Exploiting algorithmic robustness: By careful assignment of critical bits (MSB) to digital, overall accuracy is preserved even at moderate SNR/CNR in the analog domain. For transformers, this boundary must ensure CSNR $\geq 30$ dB (Yoshioka et al., 2024).
Architectural scaling: Array tiling, pipelined hybrid conversion (collaborative digitization), and 3D stacking for large-model support (Nasrin et al., 2023).
SRAM stability & overhead: Hybrid cell designs avoid area increase by leveraging back-end integration or time-multiplexed analog/digital operation modes (Chakraborty et al., 15 Sep 2025, Konno et al., 25 Aug 2025).

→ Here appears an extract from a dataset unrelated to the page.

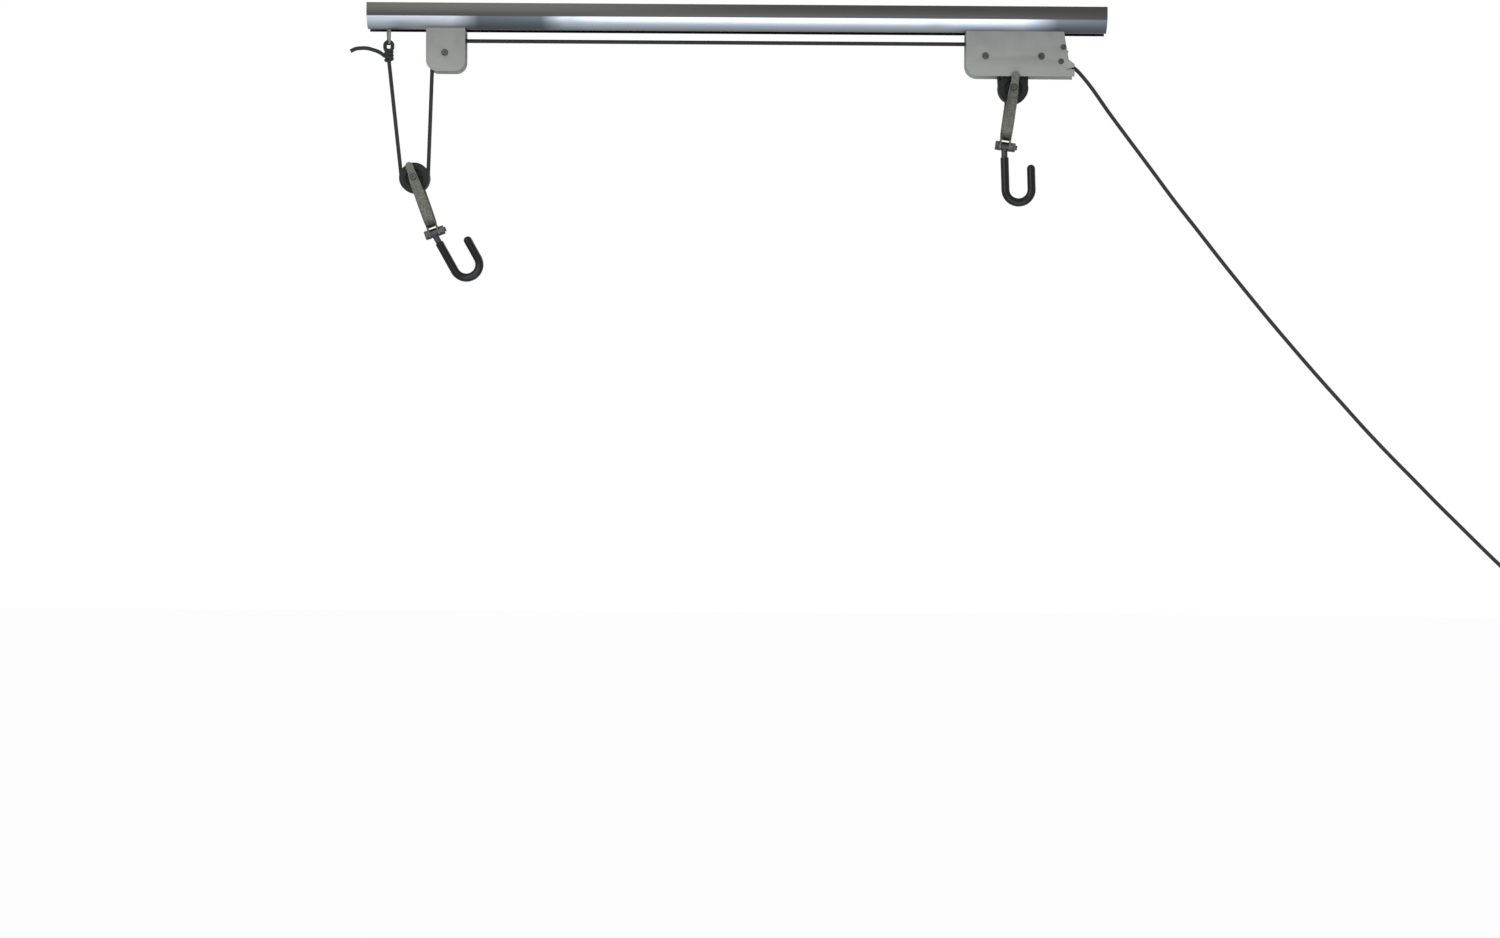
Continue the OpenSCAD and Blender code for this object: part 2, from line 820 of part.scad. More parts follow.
module hook_nut() {
    lean_to_shank()
        translate([tab_out, 0, -bolt_dist])
            rotate([0, 90, 0])
                difference() {
                    union() {
                        cylinder(r = washer_r, h = washer_t);
                        translate([0, 0, washer_t])
                            cylinder(r = bolt_head_r, h = bolt_nut_t, $fn = 6);
                    }
                    translate([0, 0, -cut])
                        cylinder(r = bolt_r + run_gap, h = washer_t + bolt_nut_t + 2 * cut);
                }
}

bowl_at = [shank_x + bowl_r, -bowl_drop];

// A round bar bent to the hook's line, from the height z_top down and round to the tip
module hook_line(r, z_top) {
    translate([bowl_at[0], 0, bowl_at[1]]) {
        translate([-bowl_r, 0, 0])
            cylinder(r = r, h = bowl_drop + z_top);
        rotate([90, 0, 0])
            rotate([0, 0, 180])
                rotate_extrude(angle = 180)
                    translate([bowl_r, 0]) circle(r = r);
        translate([bowl_r, 0, 0]) cylinder(r = r, h = tip_len);
        translate([bowl_r, 0, tip_len]) sphere(r = r);
    }
}

module hook() {
    difference() {
        union() {
            hook_line(hook_r, shank_top);
            lean_to_shank()
                bar_x([0, -bolt_dist], eye_r, -eye_w / 2, eye_w / 2);
        }
        lean_to_shank()
            bar_x([0, -bolt_dist], bolt_r + run_gap, -strap_w, strap_w);
    }
}

module hook_sleeve() {
    difference() {
        hook_line(sleeve_r, sleeve_top);
        hook_line(hook_r + sleeve_gap, sleeve_top + cut);
    }
}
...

7. Outlook and Future Research Directions

Hybrid analogue–digital CIM systems represent a converged path toward maximizing the compute-in-memory paradigm for DNN inference and training, achieving synergy between analog efficiency and digital precision/flexibility. Research directions include:

Dynamic, input-aware partitioning at runtime or via compiler, possibly guided by saliency, quantization-awareness, or workload profiling.
Ultra-dense, precision-adaptable macros supporting 8–12+ b fixed/floating point via hierarchical hybrid slicing (Konno et al., 25 Aug 2025, Yi et al., 11 Feb 2025).
Extension of the hybrid paradigm to on-the-fly continual learning, training, and secure machine unlearning by co-located digital LoRA branches (Lin et al., 15 Jan 2026).
Enhanced system integration with memory-immersed ADC/DAC, pipelined conversion, and crossbar-in-loop digital support for further efficiency scaling (Nasrin et al., 2023).
Technology scaling toward sub-10 nm nodes and integration of novel devices (e.g., high-TMR STT-MRAM, fine-grained RRAM) for larger, more flexible hybrid arrays (Cai et al., 2021, Chakraborty et al., 15 Sep 2025).